“Les vieilles dames ont besoin de plus d’argent ! Augmentez les pensions maintenant !” : sous les cheveux gris, la contestation contre le système de retraite suédois entre dans sa dixième année, au nom de meilleurs droits pour les femmes.
Coiffées de bonnets rouges symboliques, des mamies de la “Tantpatrullen” (“la patrouille des vieilles dames”) se réunissent tous les jeudis de la belle saison sur les pavés de la vieille ville de Stockholm, en face du Parlement.
Dans un pays qui se targue d’être le champion mondial du féminisme, cette association de retraitées demande une revalorisation des pensions pour les femmes, pénalisées selon elle par un calcul basé sur le salaire et l’âge de départ.
“C’est un système censé être neutre pour les hommes et les femmes, mais il se base sur leurs vies qui, elles, ne sont pas neutres”, dénonce, à bientôt 90 ans, Brit Rundberg, cofondatrice et aînée des Tantpatrullen.
Dans le royaume, l’écart moyen entre les pensions des hommes et des femmes est de 28%, le plus élevé des pays nordiques, selon une récente étude du Conseil nordique.
Les retraitées gagnent, en moyenne et avant impôts, 17.000 couronnes par mois (environ 1.516 euros), soit 642 euros de moins que leurs homologues masculins, selon l’Agence nationale des retraites.

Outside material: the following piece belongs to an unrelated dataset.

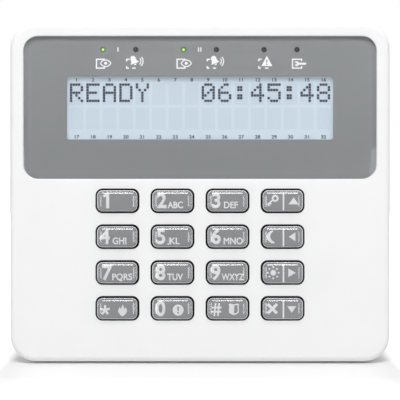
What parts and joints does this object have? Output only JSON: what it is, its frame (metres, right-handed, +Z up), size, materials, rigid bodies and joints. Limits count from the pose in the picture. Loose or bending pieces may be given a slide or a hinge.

“Les retraites des femmes sont bien plus basses que celles des hommes parce qu’elles ont des salaires plus bas, mais aussi parce qu’elles se chargent souvent du travail non rémunéré -enfants, domestique -, et donc elles travaillent à mi-temps”, explique Jenny Andersson, autrice de l’étude et membre de l’organisation féministe Sveriges Kvinnoorganisationer.
Un écart qui pousse certaines banques à conseiller à leur clients de partager la garde des enfants malades, les congés parentaux ou même de transférer une partie de la retraite au partenaire qui gagne le moins.
Départ à 65 ans
C’est en 2014 que la “patrouille” manifeste pour la première fois, indignée que la précarité des retraitées reste un non-sujet en pleine période d’élections.
“On s’est dit: personne n’en parle! On doit faire quelque chose! Alors c’est comme ça qu’on a commencé”, se remémore Brit Rundberg.
En 1999, la Suède, alors en plein tournant libéral, veut pérenniser le financement des retraites face à l’allongement de l’espérance de vie et réforme son système pour introduire une importante part de capitalisation.
Au moment du départ à la retraite, la somme cotisée par le salarié – et placée sur les marchés financiers – est divisée par le nombre d’années qu’il lui reste à vivre, selon l’espérance de vie moyenne.
Plus il partira tôt, plus le montant sera divisé et moins sa retraite sera élevée, la date de départ évoluant elle en fonction des dates de naissance.
“Les femmes qui ont travaillé toute leur vie dans des boulots difficiles, ou qui ont dû s’occuper des enfants, doivent rester plus longtemps sur le marché du travail pour avoir une pension un minimum décente. Ce n’est pas acceptable”, déplore Joel Stade, expert retraites de la fédération de retraités PRO – 270.000 membres, dont une majorité d’anciens ouvriers et de femmes.
Dans un des pays avec le plus fort taux d’activité des seniors, les Suédoises partent en moyenne à 64,9 ans, presque un an plus tôt que les hommes (65,8 ans), mais quatre ans plus tard que les Françaises par exemple, selon l’OCDE.
Elles occupent aussi majoritairement des postes du secteur public, tels que la santé ou l’enfance, généralement moins bien payés que le privé.
Plus grande précarité
Dans le pays, 17,2% des retraitées sont à risque de pauvreté, contre 9% des hommes de la même tranche d’âge, selon Eurostat.
Selon le Conseil nordique, elles sont 43% à bénéficier de la pension minimale garantie, attribuée aux plus modestes qui n’ont pas ou peu de pension complémentaire.
Ce minimum vieillesse s’élevait en 2021 à 10.631 couronnes mensuelles – environ 978 euros – avant impôts, pour une célibataire.
Pour Jenny Andersson, la Suède devrait s’inspirer du Danemark et de l’Islande où un minimum vieillesse bien plus élevé réduit l’influence du salaire sur le montant des pensions et fait chuter les écarts hommes-femmes à respectivement 8% et 5%.
Mais malgré les critiques et les appels des syndicats dans un contexte de très forte inflation, une réforme paraît lointaine.
Le groupe de suivi des retraites en Suède, “Pensionsgruppen”, n’inclut pas la formation nationaliste des Démocrates de Suède, absent du Parlement au moment de la réforme de 1999.
Or, sans l’extrême-droite à la table, la perspective de changements dans les prochaines années est jugée faible.